O mapa mostra o continente europeu há cerca de 450 mil anos, durante uma era glacial, quando as ilhas britânicas eram conectadas por terra ao resto do continente europeu. O Mar do Norte era então um imenso lago, cujas águas romperam uma formação montanhosa que unia o sudeste da Inglaterra ao norte da França (representada em vermelho), formando assim o vale onde hoje se situa o Canal da Mancha (arte: S. Gupta e A. Whitchurch).

Em algum momento, as águas desse lago foram subindo até que romperam essa formação montanhosa no ponto do atual estreito de Dover, na região em que a Inglaterra e a França estão mais próximas hoje. Seguiu-se uma violenta inundação, na qual um grande volume de água armazenada no lago inundou o atual Canal da Mancha, formando um imenso vale, cujos padrões foram observados pelo sonar. As imagens revelaram ainda indícios de uma segunda enchente, de proporções um pouco menores, que teria acontecido cerca de 200 mil anos depois, aprofundando o vale formado anteriormente.

“Estimamos que, no caso da primeira enchente, a vazão máxima tenha sido da ordem de um milhão de metros cúbicos por segundo, o que equivale aproximadamente a dez vezes a vazão do rio Amazonas”, conta Sanjeev Gupta à CH On-line . “No caso da segunda enchente, a vazão atingiu entre 0,2 e 0,4 milhão de m 3 /s. Mas estas são apenas estimativas aproximadas.”

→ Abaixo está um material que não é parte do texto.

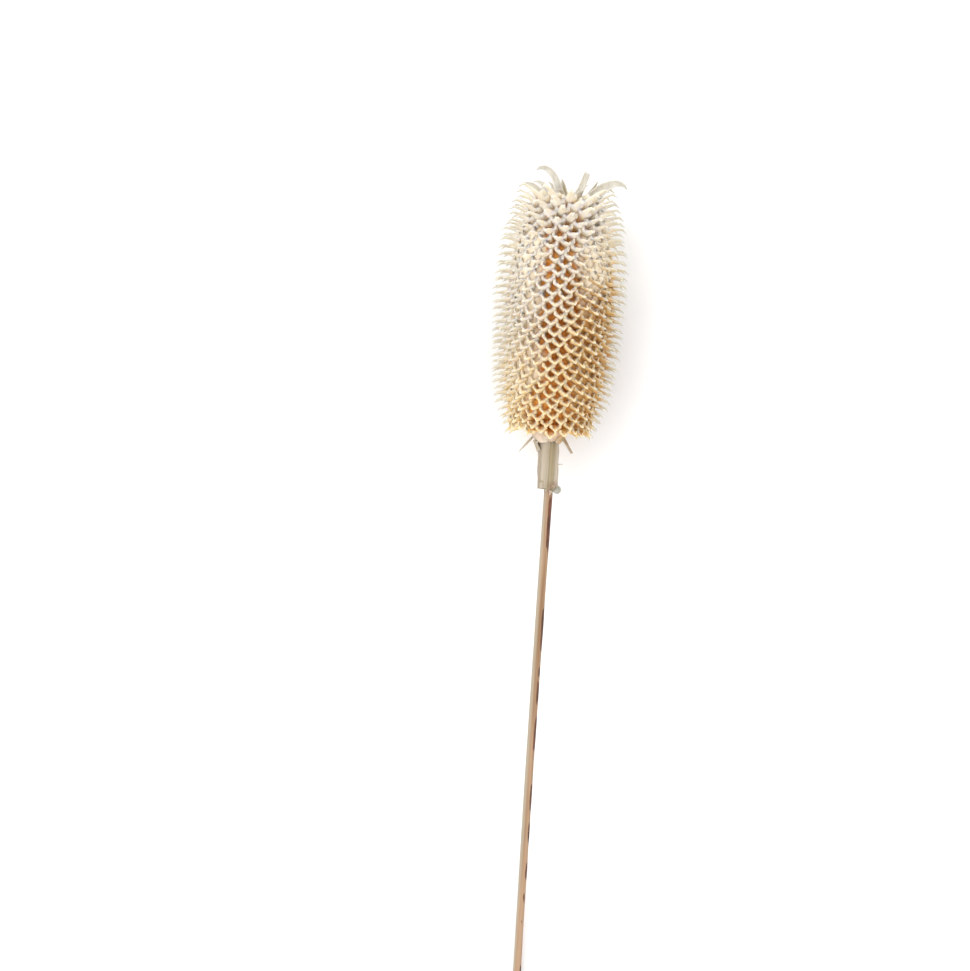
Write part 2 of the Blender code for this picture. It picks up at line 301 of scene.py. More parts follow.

Esses eventos redesenharam a dinâmica dos rios do noroeste europeu. A região do Canal da Mancha tornou-se então um caudaloso curso d’água, que os pesquisadores batizaram de Rio do Canal. Desde então, nos períodos interglaciais, como o que vivemos atualmente, o nível dos mares aumenta e a Grã-Bretanha fica separada do continente pelo Canal da Mancha. Durante as glaciações, um grande volume de água fica armazenado em geleiras, o nível dos oceanos baixa e o Rio do Canal volta a aparecer, conduzindo as águas do noroeste da Europa para o Atlântico. Esse padrão ocorreu pela última vez na era glacial mais recente, encerrada há 12 mil anos.

Ocupação humana
As enchentes tiveram um possível impacto significativo sobre o padrão de ocupação humana das ilhas britânicas. “Não há registros da existência de hominídeos vivendo na Grã-Bretanha entre 180 mil e 60 mil anos atrás”, conta Gupta. “Especulamos que os obstáculos criados com a inundação do Estreito de Dover teriam tornado a travessia dos hominídeos difícil, senão impossível.”

Os autores acreditam ainda que as inundações podem ter tido um efeito importante sobre o clima do planeta. O despejo no oceano Atlântico do grande volume de água armazenada no lago pode ter levado a um resfriamento abrupto do planeta, especulam eles.

Novas análises do relevo submarino do Canal da Mancha, que a equipe de Gupta pretende realizar no futuro, podem ajudar a confirmar essas hipóteses e a determinar com mais precisão a data exata em que ocorreram as enchentes. “Temos dados referentes apenas a uma pequena porção do Canal da Mancha. Analisá-la é como explorar um novo planeta pela primeira vez”, compara o geólogo. “Quem sabe que mistérios repousam nessas paisagens submarinas?”